No one needs convincing about the seriousness of these charges. Everything that the tradition holds sacred is under attack, every historic attack on the Hindus is blamed on the Hindus themselves coupled with a cynical interpretation of the past to look for political motives in every nook and corner of Sanskrit literature.

I believe this new book of Malhotra is a very logical advance over his earlier books. His book “Being Different” was about an Indian challenge to western universalism. For any in doubt of western universalism, Pollock in his very subtle writings pitches for an American universalism in the mould of the Sanskriti web of South Asia where the particulars thrive under an overarching universalism. He wants an American universal matrix running at the background of diverse cultures of the world modeled after this sanskiriti web. This book seeks to rekindle the age old Indian tradition of purva paksha, the decline of which the author has identified, as the central problem for the mess that India has landed in. All hopes for the future of India lie in the success of this spark which the author has ignited. If and only if India seizes its long dormant tradition of purva paksha does India have any hope of breaking free of Intellectual colonization. If this happens, the Dharmic challenge to western universalism that “Being Different” started will take off in a very big way. It will also result in a lot of introspection on the traditional side which may result in injecting more egalitarian values for modern social context. This outcome will also be one of the most important fruits of this book. The natural progression of Dharma was fiercely broken by invasions for a thousand years. It is finally time for us to regain our footing. This book also addresses serious problems of digestion that India is facing. With MCLI and other translations, the knowledge contained in the vast corpus of Indian literature is slowly enriching English and diluting Indian languages of any residual value that they have at present. Collonialism landed a huge blow to native languages wherein it is a mammoth task for them to even survive. The constant barrage of unimpeded outflow of knowledge from them has just hastened the death of the native languages.
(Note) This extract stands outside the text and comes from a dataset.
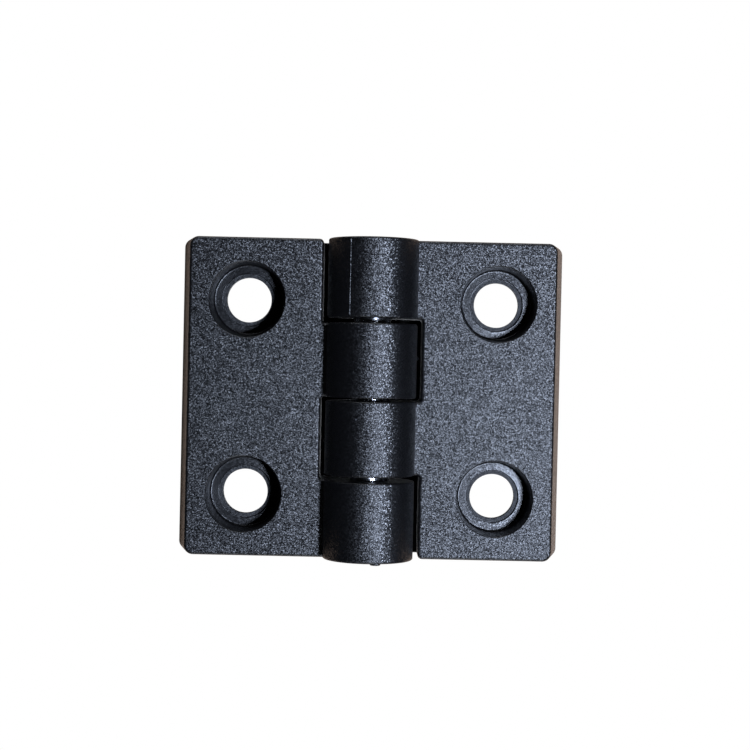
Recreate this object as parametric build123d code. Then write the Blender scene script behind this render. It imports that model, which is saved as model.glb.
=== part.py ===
from build123d import *
import os

# Moulded butt hinge: two identical plastic leaves and one steel pin.
# Millimetres. The origin is the centre of the mounting plane with the hinge laid open and flat.
# X runs across the leaves, Y along the pin, and Z away from the mounting surface.

# ---- leaf plate ----
leaf_length = 42.0            # along the pin
face_reach = 24.2             # pin axis to the outer edge of the front face
back_reach = 25.5             # pin axis to the outer edge of the mounting face
leaf_thickness = 5.75
outer_corner_radius = 1.2
inner_corner_radius = 0.6     # the free corner beside the end knuckle of the other leaf
notch_corner_radius = 0.4     # foot of the notch that the other leaf's middle knuckle turns in
face_edge_radius = 0.42

# ---- barrel ----
barrel_radius = 5.95
end_knuckle_length = 10.35    # first and last knuckle
end_knuckle_gap = 0.7         # running gap beside each end knuckle
middle_knuckle_gap = 0.4      # running gap at mid length
knuckle_edge_radius = 0.25
closed_gap = 0.5              # between the two front faces when the hinge is shut
barrel_to_leaf_clearance = 0.65
parting_bead_angle = 30.0     # where two mould inserts meet on the end knuckle, from its crown
parting_bead_width = 0.13
parting_bead_height = 0.05

flash_nub_radius = 0.3        # a crumb of flash on the free side of each middle knuckle
flash_nub_stand = 0.22
flash_nub_place = -5.5        # along the pin, on the moving leaf

gate_stub_radius = 0.7        # what is left of the moulding gate on the fixed leaf's barrel end
gate_stub_height = 0.2
gate_stub_angle = 11.0        # degrees round the barrel from its crown
gate_stub_inset = 0.75        # stub centre to the barrel's outside

# ---- pin ----
pin_radius = 2.5
pin_running_clearance = 0.05  # between the pin and the knuckle bores
pin_end_recess = 0.4          # the pin stops this far inside each barrel end
pin_end_chamfer = 0.4
grip_length = 7.0             # knurled stretch that holds the pin in one end knuckle
grip_bite = 0.06              # how far the knurl ridges stand into the bore wall
grip_ridge_count = 20
grip_ridge_width = 0.3

# ---- screw holes ----
screw_row_reach = 16.6        # pin axis to the line of screw holes
screw_spacing = 25.7          # hole to hole, along the pin
screw_hole_radius = 3.0
recess_radius = 5.03          # mouth of the screw-head recess
recess_depth = 4.35
recess_wall_draft = 4.5       # degrees
recess_foot_radius = 0.25
recess_rim_radius = 0.12
seat_bore_radius = 3.5        # inner edge of the head seat
seat_rise = 0.08              # the seat stands higher at its inner edge
seat_lip_radius = 0.1
land_drop = 0.3               # step from the seat down to the dull land round the hole

# ---- cored-out back ----
core_depth = 3.4
core_wall = 1.9               # plate wall left around the cored pockets
core_rib = 1.5
core_pocket_count = 3
core_corner_radius = 0.6
boss_wall = 1.4               # material kept around each screw-head recess

# ---- worked out from the above ----
axis_height = leaf_thickness + closed_gap / 2
notch_reach = barrel_radius + barrel_to_leaf_clearance
barrel_relief = axis_height - barrel_radius      # the barrel stays clear of the mounting plane
half_length = leaf_length / 2
bore_radius = pin_radius + pin_running_clearance
screw_rows = (screw_spacing / 2, -screw_spacing / 2)

# A leaf carries the end knuckle at its +Y end and one middle knuckle below mid length. Turned half
# a turn about Z, the same leaf fills the two stretches that this one leaves free.
end_knuckle = (half_length - end_knuckle_length, half_length)
middle_knuckle = (-end_knuckle[0] + end_knuckle_gap, -middle_knuckle_gap / 2)
own_knuckles = (end_knuckle, middle_knuckle)
free_stretches = (
    (middle_knuckle[1], end_knuckle[0]),
    (-half_length, middle_knuckle[0]),
)


def span_box(x_span, y_span, z_span):
    """A box between two X, two Y and two Z values."""
    size = [high - low for low, high in (x_span, y_span, z_span)]
    centre = [(high + low) / 2 for low, high in (x_span, y_span, z_span)]
    return Pos(*centre) * Box(*size)


def cylinder_along_y(radius, y_span, height=0.0):
    """A cylinder about the line x = 0, z = height, between two Y values."""
    length = y_span[1] - y_span[0]
    middle = (y_span[0] + y_span[1]) / 2
    return Pos(0, middle, height) * Rot(90, 0, 0) * Cylinder(radius, length)


def leaf_plate():
    """The plate from the pin axis outwards, with a sloped outer wall and the barrel's relief."""
    relief_foot = notch_reach + barrel_relief
    outline = Polyline(
        (0, barrel_relief),
        (notch_reach, barrel_relief),
        (relief_foot, 0),
        (back_reach, 0),
        (face_reach, leaf_thickness),
        (0, leaf_thickness),
        close=True,
    )
    section = Plane.XZ * make_face(outline)
    plate = Pos(0, half_length, 0) * extrude(section, leaf_length)
    wall_edges = plate.edges().filter_by(lambda e: e.bounding_box().min.X >= face_reach - 0.01)
    slanted = wall_edges.filter_by(Axis.Y, reverse=True)
    return fillet(slanted, outer_corner_radius)


def cut_free_stretches(plate):
    """Opens the plate where the other leaf's knuckles turn."""
    for low, high in free_stretches:
        reach_low = low - 1.0 if low <= -half_length else low
        plate -= span_box((-1.0, notch_reach), (reach_low, high), (-1.0, leaf_thickness + 1.0))
    return plate


def upright_edges_at(solid, x, y):
    """The vertical edges that stand at one X and Y."""
    def stands_there(edge):
        centre = edge.center()
        return abs(centre.X - x) < 0.01 and abs(centre.Y - y) < 0.01
    return solid.edges().filter_by(Axis.Z).filter_by(stands_there)


def round_plate(plate):
    """Rounds the free inner corner, the notch feet and the edges of the front face."""
    plate = fillet(upright_edges_at(plate, notch_reach, -half_length), inner_corner_radius)
    for y in (middle_knuckle[0], middle_knuckle[1], end_knuckle[0]):
        plate = fillet(upright_edges_at(plate, notch_reach, y), notch_corner_radius)
    front = plate.faces().filter_by(Axis.Z).sort_by(Axis.Z)[-1]
    rim = front.edges().filter_by(lambda e: e.bounding_box().max.X > 0.01)
    return fillet(rim, face_edge_radius)


def knuckle(y_span):
    """One barrel knuckle with rounded end edges."""
    body = cylinder_along_y(barrel_radius, y_span, axis_height)
    return fillet(body.edges().filter_by(GeomType.CIRCLE), knuckle_edge_radius)


def parting_bead(y_span):
    """The fine line along a knuckle where two mould inserts met."""
    half_width = parting_bead_width / 2
    foot = barrel_radius - parting_bead_height
    outline = Polyline(
        (-half_width, foot),
        (-half_width, barrel_radius),
        (0, barrel_radius + parting_bead_height),
        (half_width, barrel_radius),
        (half_width, foot),
        close=True,
    )
    length = y_span[1] - y_span[0] - 2 * knuckle_edge_radius
    section = Plane.XZ * make_face(outline)
    bead = Pos(0, y_span[1] - knuckle_edge_radius, 0) * extrude(section, length)
    return Pos(0, 0, axis_height) * Rot(0, -parting_bead_angle, 0) * bead


def flash_nub():
    """The crumb of flash on the side of the middle knuckle that faces the other leaf."""
    reach = barrel_radius + flash_nub_stand - flash_nub_radius
    return Pos(-reach, flash_nub_place, axis_height) * Sphere(flash_nub_radius)


def gate_stub():
    """The snapped-off gate that stands a little proud of the end knuckle's flat end."""
    stub = cylinder_along_y(gate_stub_radius, (half_length - 1.0, half_length + gate_stub_height))
    tip = stub.edges().filter_by(GeomType.CIRCLE).sort_by(Axis.Y)[-1]
    stub = fillet(tip, 0.7 * gate_stub_height)
    stub = Pos(0, 0, barrel_radius - gate_stub_inset) * stub
    return Pos(0, 0, axis_height) * Rot(0, -gate_stub_angle, 0) * stub


def screw_hole():
    """The tool for one screw hole: head recess, raised seat, dull land and through hole."""
    top = leaf_thickness
    floor = top - recess_depth
    foot = recess_radius - recess_depth * tan_degrees(recess_wall_draft)
    land = floor + seat_rise - land_drop
    wall = Polyline(
        (0, top + 1.0),
        (recess_radius + 1.0, top + 1.0),
        (recess_radius + 1.0, top),
        (recess_radius, top),
        (foot, floor),
        (seat_bore_radius, floor + seat_rise),
        (seat_bore_radius, land),
        (screw_hole_radius, land),
        (screw_hole_radius, -1.0),
        (0, -1.0),
        close=True,
    )
    section = make_face(wall)
    section = fillet(vertex_at(section, foot, floor), recess_foot_radius)
    section = fillet(vertex_at(section, seat_bore_radius, floor + seat_rise), seat_lip_radius)
    section = fillet(vertex_at(section, recess_radius, top), recess_rim_radius)
    return revolve(Plane.XZ * section, Axis.Z)


def tan_degrees(angle):
    """Tangent of an angle in degrees."""
    ray = Vector(1, 0, 0).rotate(Axis.Z, angle)
    return ray.Y / ray.X


def vertex_at(face, x, y):
    """The face's vertex nearest to a point in its own plane."""
    return face.vertices().sort_by_distance((x, y, 0))[0]


def core_pockets():
    """The pockets between the screw bosses that keep the back of the moulding thin-walled."""
    boss_radius = recess_radius + boss_wall
    y_low = -screw_spacing / 2 + boss_radius
    y_high = screw_spacing / 2 - boss_radius
    x_low = notch_reach + core_wall
    x_high = face_reach - core_wall
    pitch = (y_high - y_low + core_rib) / core_pocket_count
    width = pitch - core_rib
    pockets = []
    for index in range(core_pocket_count):
        y = y_low + width / 2 + index * pitch
        pocket = RectangleRounded(x_high - x_low, width, core_corner_radius)
        pocket = Pos((x_low + x_high) / 2, y, -1.0) * extrude(pocket, core_depth + 1.0)
        pockets.append(pocket)
    return pockets


def leaf():
    """One complete leaf on the +X side."""
    body = round_plate(cut_free_stretches(leaf_plate()))
    for y_span in own_knuckles:
        body += knuckle(y_span)
        body -= cylinder_along_y(bore_radius, (y_span[0] - 1.0, y_span[1] + 1.0), axis_height)
    body += parting_bead(end_knuckle)
    body += flash_nub()
    for y in screw_rows:
        body -= Pos(screw_row_reach, y, 0) * screw_hole()
    for pocket in core_pockets():
        body -= pocket
    return body


def hinge_pin():
    """The steel pin, with a knurled stretch inside the end knuckle of the fixed leaf."""
    half_pin = half_length - pin_end_recess
    shaft = cylinder_along_y(pin_radius, (-half_pin, half_pin))
    shaft = chamfer(shaft.edges().filter_by(GeomType.CIRCLE), pin_end_chamfer)
    knuckle_middle = -(end_knuckle[0] + end_knuckle[1]) / 2
    ridge_top = bore_radius + grip_bite
    ridge = Box(grip_ridge_width, grip_length, ridge_top - pin_radius / 2)
    ridge = Pos(0, knuckle_middle, (ridge_top + pin_radius / 2) / 2) * ridge
    for index in range(grip_ridge_count):
        shaft += Rot(0, index * 360.0 / grip_ridge_count, 0) * ridge
    return Pos(0, 0, axis_height) * shaft


os.makedirs("parts", exist_ok=True)
moulding = leaf()
export_step(moulding, "parts/moving_leaf.step")
export_step(Rot(0, 0, 180) * (moulding + gate_stub()), "parts/fixed_leaf.step")
export_step(hinge_pin(), "parts/hinge_pin.step")
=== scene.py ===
# %% [markdown]
# # A moulded door hinge
#
# The subject is a small black nylon butt hinge: two leaves from one mould, turned half a turn to
# each other, on a polished steel pin. The three pieces arrive ready made from the construction
# model, at real size and in metres, so this lesson is about finishes and light. Black plastic has
# almost no colour of its own. What the eye reads is how its grain and its polish throw back one
# lamp, and most of the work below goes into that.

# %% Load the construction model
import math

import bpy
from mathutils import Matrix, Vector

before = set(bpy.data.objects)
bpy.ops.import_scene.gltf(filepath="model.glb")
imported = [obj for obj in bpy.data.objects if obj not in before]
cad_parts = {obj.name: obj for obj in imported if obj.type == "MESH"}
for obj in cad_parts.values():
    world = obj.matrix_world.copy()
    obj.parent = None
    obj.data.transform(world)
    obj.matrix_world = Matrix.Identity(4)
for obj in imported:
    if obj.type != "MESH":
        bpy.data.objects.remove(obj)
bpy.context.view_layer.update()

MM = 0.001
print("pieces:", sorted(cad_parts))

# %% [markdown]
# ## The camera
#
# A small part is usually looked at almost straight down on a table, from about a hand's length. The
# lens is a short telephoto, so the barrel, which stands nearer than the leaves, grows by a few
# percent and its round ends bulge past the leaf ends. A camera could be aimed with a constraint;
# here its three small angles are set directly, because the hinge lies slightly askew in the view.

# %% Set the camera
CAMERA_PLACE = Vector((-0.8, 5.7, 212.9)) * MM
CAMERA_TILT = (-0.70, -0.34, 1.27)    # degrees from straight down, about X, Y and Z
CAMERA_LENS = 75.5                    # focal length on a 36 mm frame
CAMERA_CLIP = 10 * MM

camera_data = bpy.data.cameras.new("camera")
camera_data.lens = CAMERA_LENS
camera_data.clip_start = CAMERA_CLIP
camera = bpy.data.objects.new("camera", camera_data)
camera.location = CAMERA_PLACE
camera.rotation_euler = [math.radians(angle) for angle in CAMERA_TILT]
bpy.context.scene.collection.objects.link(camera)
bpy.context.scene.camera = camera
print("camera stands", round(CAMERA_PLACE.z / MM), "mm above the mounting plane")

# %% [markdown]
# ## Helpers for materials
#
# Every finish here is a small tree of shader nodes. Three helpers are enough: one turns the sRGB
# colours that people write down into the linear numbers that the renderer works in, one adds any
# node, with its settings and its links, in a single line, and one opens an empty material. An input
# is given by its label, or by its number after an underscore where labels repeat.

# %% Helpers
def linear(hex_colour):
    """An sRGB colour such as "#1c1d20" as linear red, green, blue and alpha."""
    levels = [int(hex_colour[i:i + 2], 16) / 255 for i in (1, 3, 5)]
    return [c / 12.92 if c <= 0.04045 else ((c + 0.055) / 1.055) ** 2.4 for c in levels] + [1.0]


def add_node(tree, kind, settings=None, **inputs):
    """Adds a node. An input that is a socket is linked, and any other value is set."""
    node = tree.nodes.new(kind)
    for name, value in (settings or {}).items():
        setattr(node, name, value)
    for name, value in inputs.items():
        key = int(name[1:]) if name[1:].isdigit() else name.replace("_", " ")
        socket = node.inputs[key]
        if isinstance(value, bpy.types.NodeSocket):
            tree.links.new(value, socket)
        else:
            socket.default_value = value
    return node


def start_material(name):
    """An empty material, with its node tree and output node."""
    material = bpy.data.materials.new(name)
    material.use_nodes = True
    tree = material.node_tree
    tree.nodes.clear()
    return material, tree, add_node(tree, "ShaderNodeOutputMaterial")


print("mid grey #808080 is", round(linear("#808080")[0], 3), "in linear light")

# %% [markdown]
# ## Black glass-filled nylon
#
# The leaves are injection moulded from black PA6 with glass fibre. The mould's cavity was spark
# eroded, so every outer face carries a fine matt grain of pits and bumps. Black plastic hardly
# scatters light: nearly all that comes back is the reflection of the lamp, broken up by the grain
# into tiny sparks. The screw recesses were formed by turned and polished core pins, so they are
# smoother, darker away from the lamp and brighter towards it.
#
# Both finishes live in one material, because both are on the same moulding. Separate material
# slots would need cuts in the mesh. Instead, the distance from the nearest screw-hole axis tells
# the finishes apart, measured in the leaf's own coordinates so that the finish travels with the
# leaf when it swings. The four holes are mirror images, so one measurement serves them all.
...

This is a path breaking book that serves to break the trend of western intellectual hegemony. All of us rely on the traditional Indian scholars to do their Purva Paksha. I believe there is a massive and dormant intellectual energy in India seeking voice, unaware of the politics and de-humanizing scholarship written behind their backs. Malhotra pitches for a seat at the table for traditional voices. If India rises up to the challenge, we will see the sun again.